TASK DESCRIPTION
Quote the listing below word for word, stopping after the line that contains "depsgraph = bpy.context.evaluated_depsgraph_get()".

INFORMATION PROVIDED

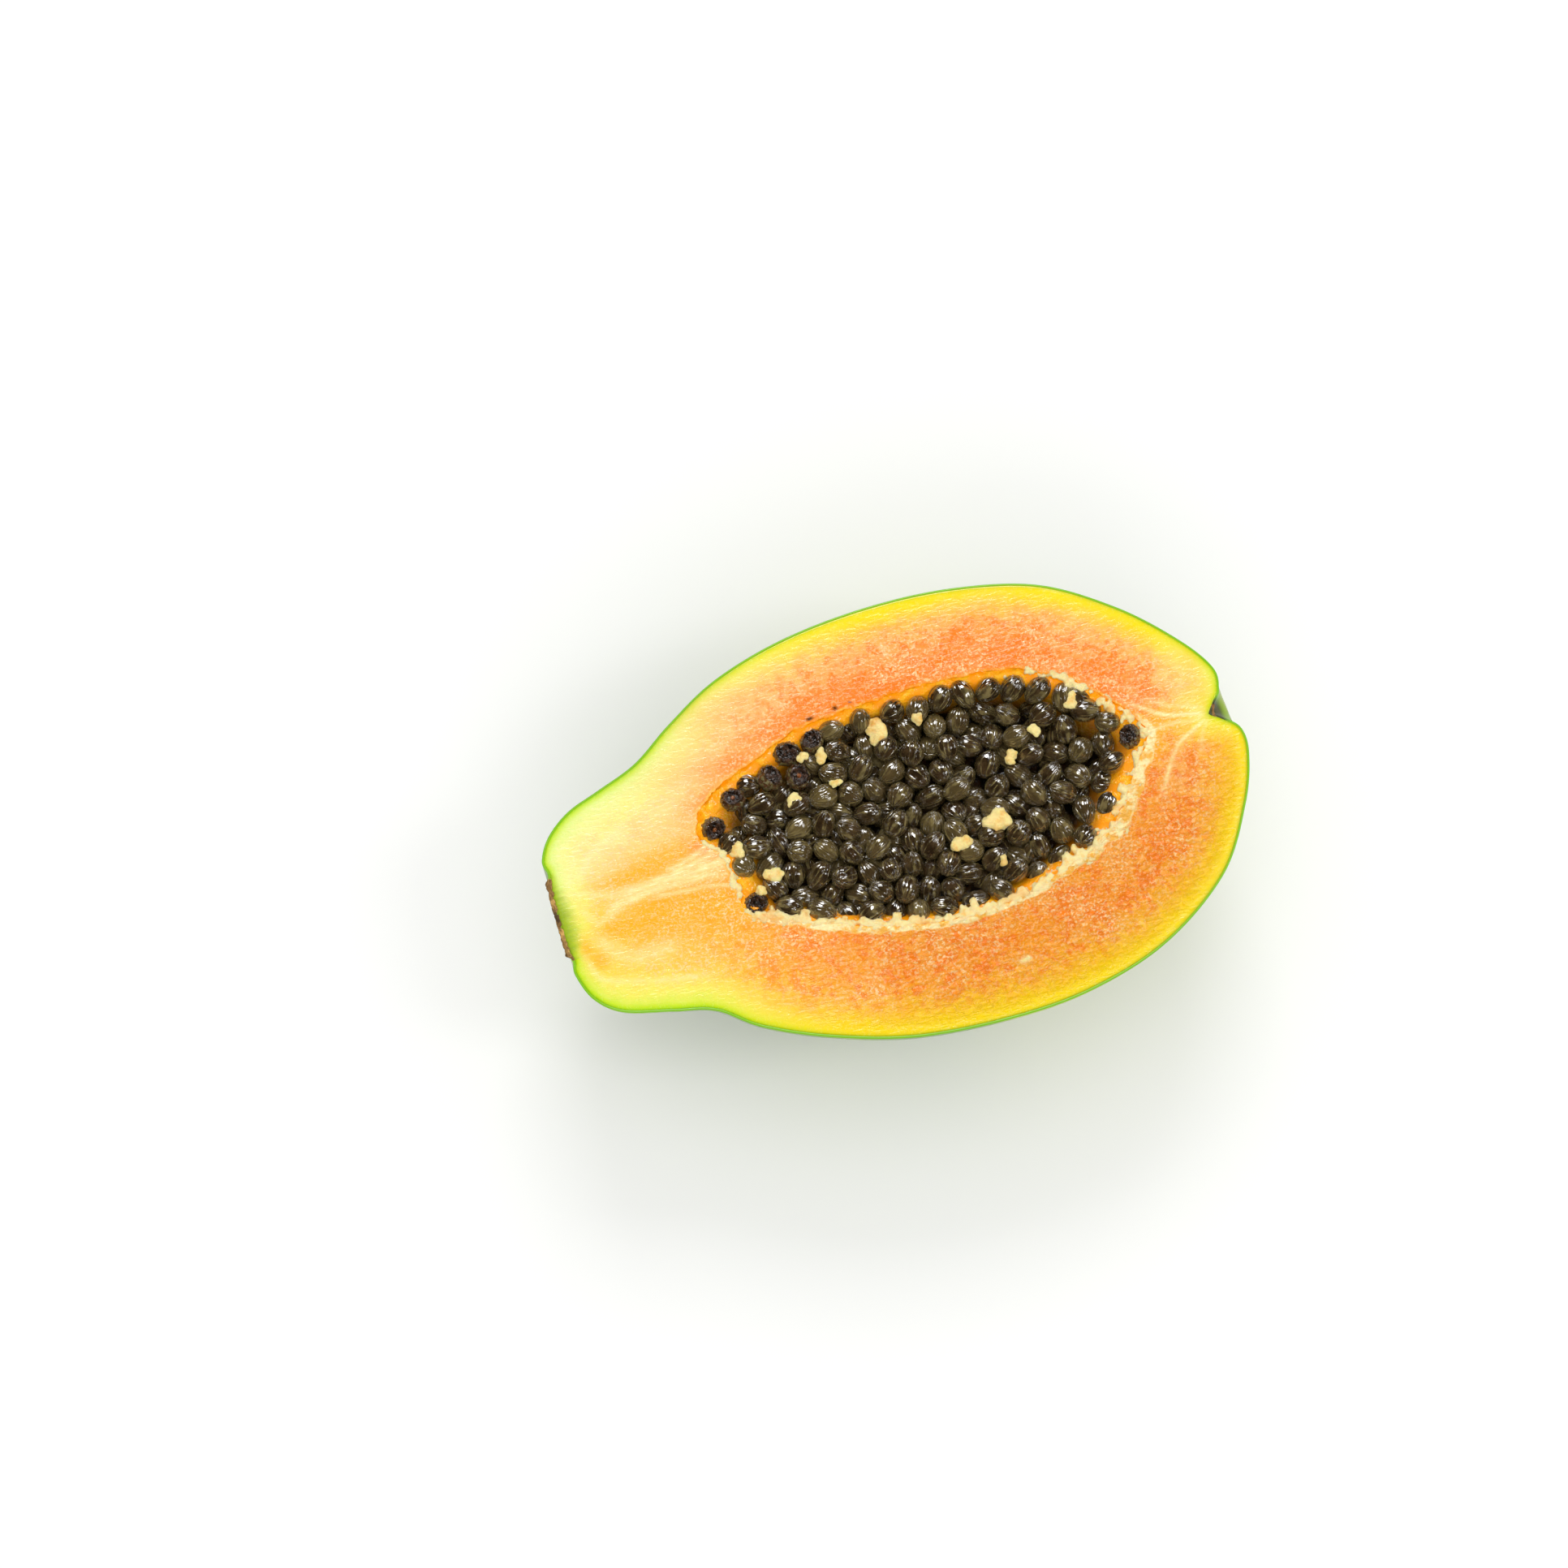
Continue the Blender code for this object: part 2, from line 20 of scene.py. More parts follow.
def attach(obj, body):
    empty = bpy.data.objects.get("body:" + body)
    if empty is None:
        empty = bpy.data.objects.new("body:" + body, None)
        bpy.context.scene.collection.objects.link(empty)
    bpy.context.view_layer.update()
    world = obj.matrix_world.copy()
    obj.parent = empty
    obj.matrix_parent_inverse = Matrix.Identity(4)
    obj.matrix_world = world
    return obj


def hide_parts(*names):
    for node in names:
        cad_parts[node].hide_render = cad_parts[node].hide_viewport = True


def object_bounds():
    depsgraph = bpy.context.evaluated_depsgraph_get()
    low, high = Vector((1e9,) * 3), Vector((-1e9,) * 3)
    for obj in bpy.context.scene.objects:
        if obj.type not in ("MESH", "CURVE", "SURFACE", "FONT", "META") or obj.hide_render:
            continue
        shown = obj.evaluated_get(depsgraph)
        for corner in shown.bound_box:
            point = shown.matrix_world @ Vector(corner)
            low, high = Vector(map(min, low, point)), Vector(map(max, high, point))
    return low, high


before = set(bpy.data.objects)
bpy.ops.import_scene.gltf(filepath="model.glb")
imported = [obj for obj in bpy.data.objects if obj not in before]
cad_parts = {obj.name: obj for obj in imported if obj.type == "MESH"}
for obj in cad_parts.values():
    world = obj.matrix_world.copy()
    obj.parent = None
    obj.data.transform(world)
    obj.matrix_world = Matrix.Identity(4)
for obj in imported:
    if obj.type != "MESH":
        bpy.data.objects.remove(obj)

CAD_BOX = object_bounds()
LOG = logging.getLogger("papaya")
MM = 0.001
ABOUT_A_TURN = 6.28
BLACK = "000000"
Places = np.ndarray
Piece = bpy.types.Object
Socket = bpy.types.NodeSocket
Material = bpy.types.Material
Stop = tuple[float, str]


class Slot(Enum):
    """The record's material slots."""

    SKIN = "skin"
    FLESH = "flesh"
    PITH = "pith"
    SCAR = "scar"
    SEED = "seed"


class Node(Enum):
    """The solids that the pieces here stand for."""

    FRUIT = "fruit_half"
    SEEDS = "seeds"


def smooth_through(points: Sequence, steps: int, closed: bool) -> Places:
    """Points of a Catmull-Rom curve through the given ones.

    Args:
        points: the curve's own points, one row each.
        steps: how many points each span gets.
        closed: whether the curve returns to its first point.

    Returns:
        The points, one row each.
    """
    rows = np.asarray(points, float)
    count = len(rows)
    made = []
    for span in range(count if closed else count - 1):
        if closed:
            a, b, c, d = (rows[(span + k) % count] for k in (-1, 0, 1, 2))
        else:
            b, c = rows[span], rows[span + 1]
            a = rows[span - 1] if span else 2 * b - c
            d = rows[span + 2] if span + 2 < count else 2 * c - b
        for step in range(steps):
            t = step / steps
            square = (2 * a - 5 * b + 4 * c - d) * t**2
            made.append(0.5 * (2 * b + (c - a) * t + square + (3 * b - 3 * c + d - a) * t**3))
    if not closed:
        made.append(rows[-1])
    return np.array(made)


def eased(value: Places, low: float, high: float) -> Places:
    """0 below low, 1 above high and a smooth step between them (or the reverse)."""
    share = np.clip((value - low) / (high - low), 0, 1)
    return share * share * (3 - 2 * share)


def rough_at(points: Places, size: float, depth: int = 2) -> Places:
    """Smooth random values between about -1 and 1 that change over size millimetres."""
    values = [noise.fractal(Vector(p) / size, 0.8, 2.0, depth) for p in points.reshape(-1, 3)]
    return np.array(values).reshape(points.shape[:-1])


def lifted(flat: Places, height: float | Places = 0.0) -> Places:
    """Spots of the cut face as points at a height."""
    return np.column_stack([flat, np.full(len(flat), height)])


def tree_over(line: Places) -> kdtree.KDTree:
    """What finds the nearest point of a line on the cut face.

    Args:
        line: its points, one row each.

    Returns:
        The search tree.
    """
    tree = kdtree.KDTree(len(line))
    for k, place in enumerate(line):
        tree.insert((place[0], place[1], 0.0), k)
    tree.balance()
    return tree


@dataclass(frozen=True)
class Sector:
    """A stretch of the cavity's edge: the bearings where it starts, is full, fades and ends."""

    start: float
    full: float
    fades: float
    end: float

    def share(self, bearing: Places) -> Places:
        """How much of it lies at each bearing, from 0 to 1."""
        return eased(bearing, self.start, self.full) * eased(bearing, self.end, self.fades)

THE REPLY
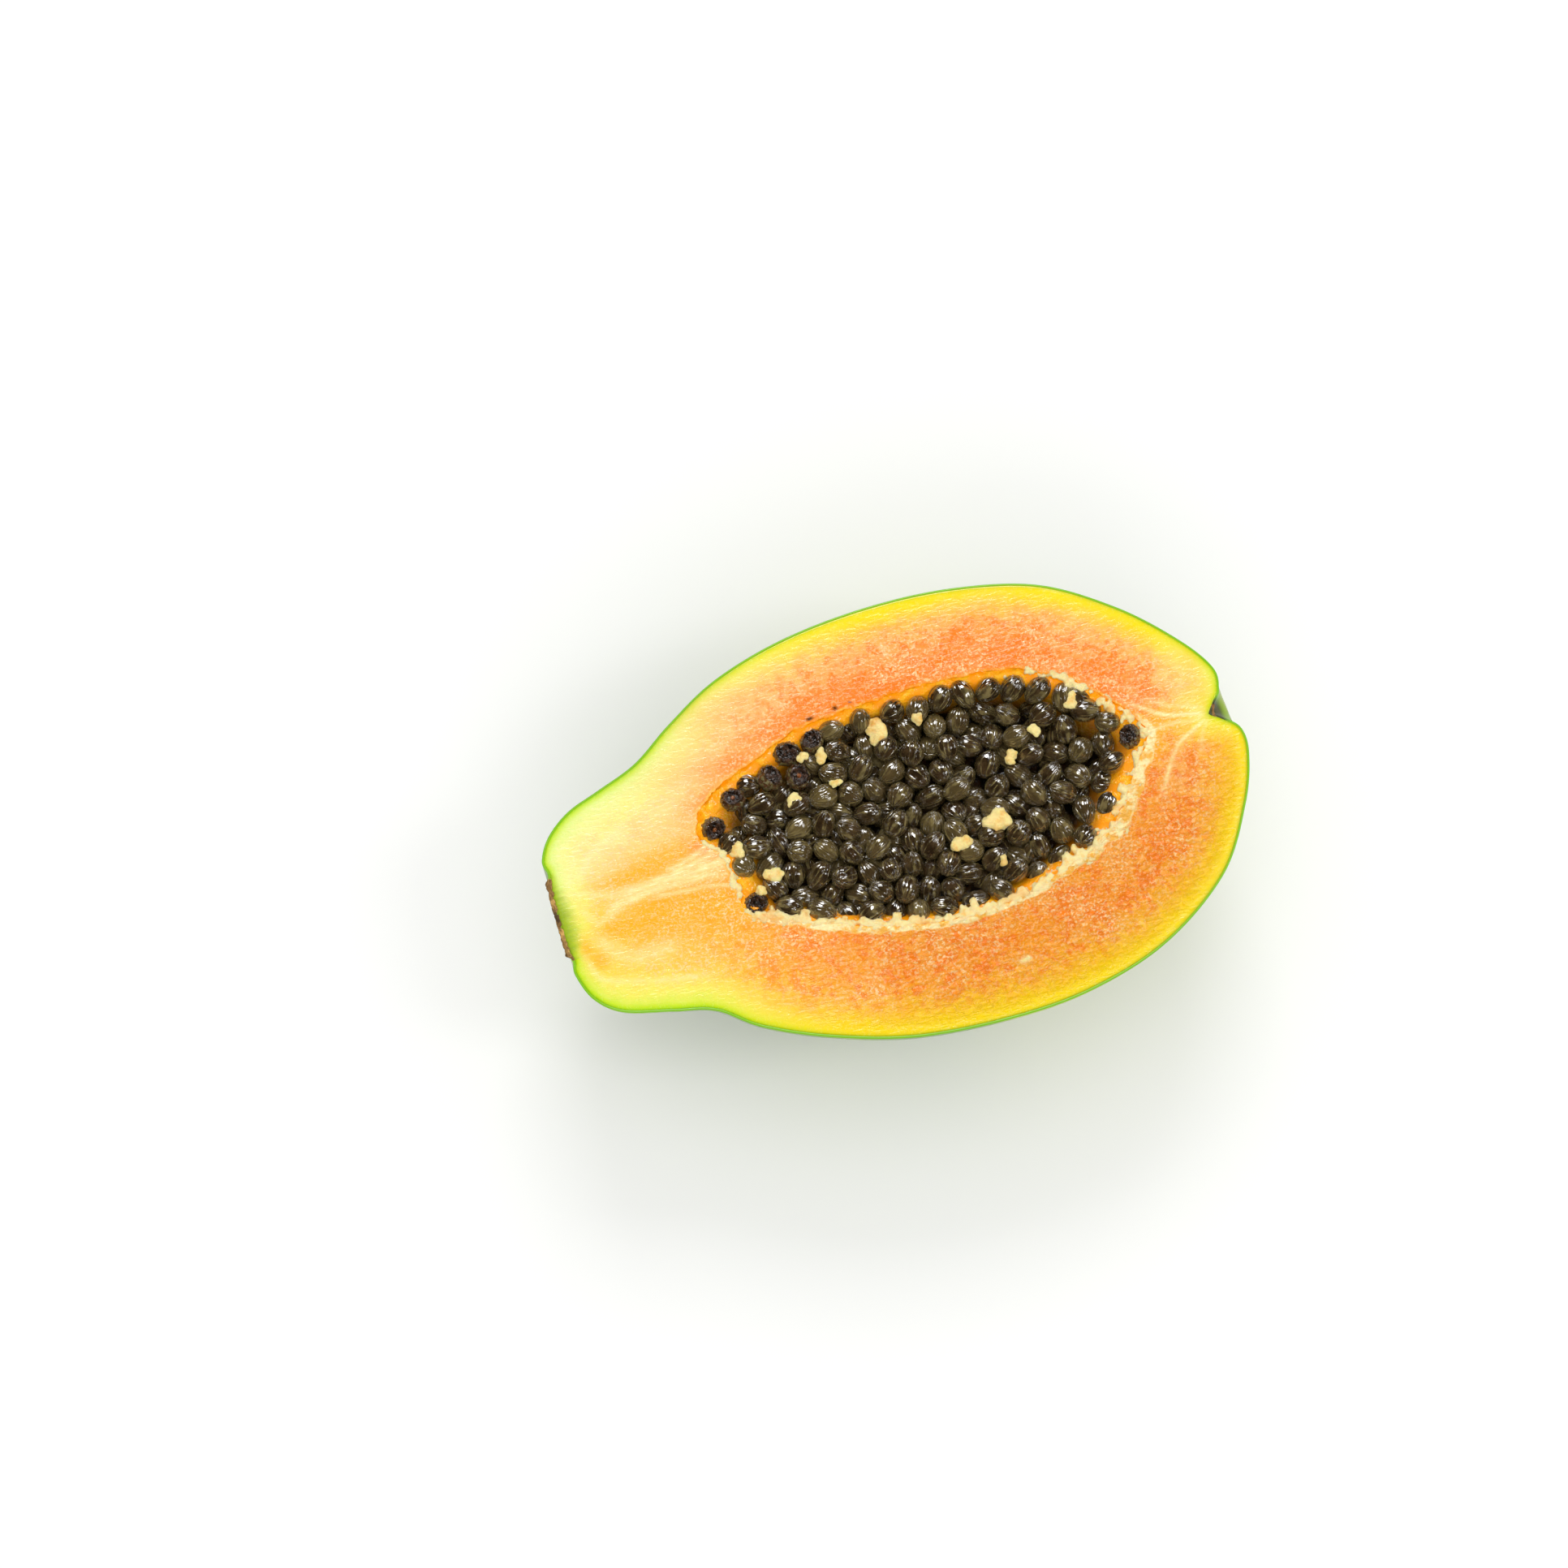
Continue the Blender code for this object: part 2, from line 20 of scene.py. More parts follow.
def attach(obj, body):
    empty = bpy.data.objects.get("body:" + body)
    if empty is None:
        empty = bpy.data.objects.new("body:" + body, None)
        bpy.context.scene.collection.objects.link(empty)
    bpy.context.view_layer.update()
    world = obj.matrix_world.copy()
    obj.parent = empty
    obj.matrix_parent_inverse = Matrix.Identity(4)
    obj.matrix_world = world
    return obj


def hide_parts(*names):
    for node in names:
        cad_parts[node].hide_render = cad_parts[node].hide_viewport = True


def object_bounds():
    depsgraph = bpy.context.evaluated_depsgraph_get()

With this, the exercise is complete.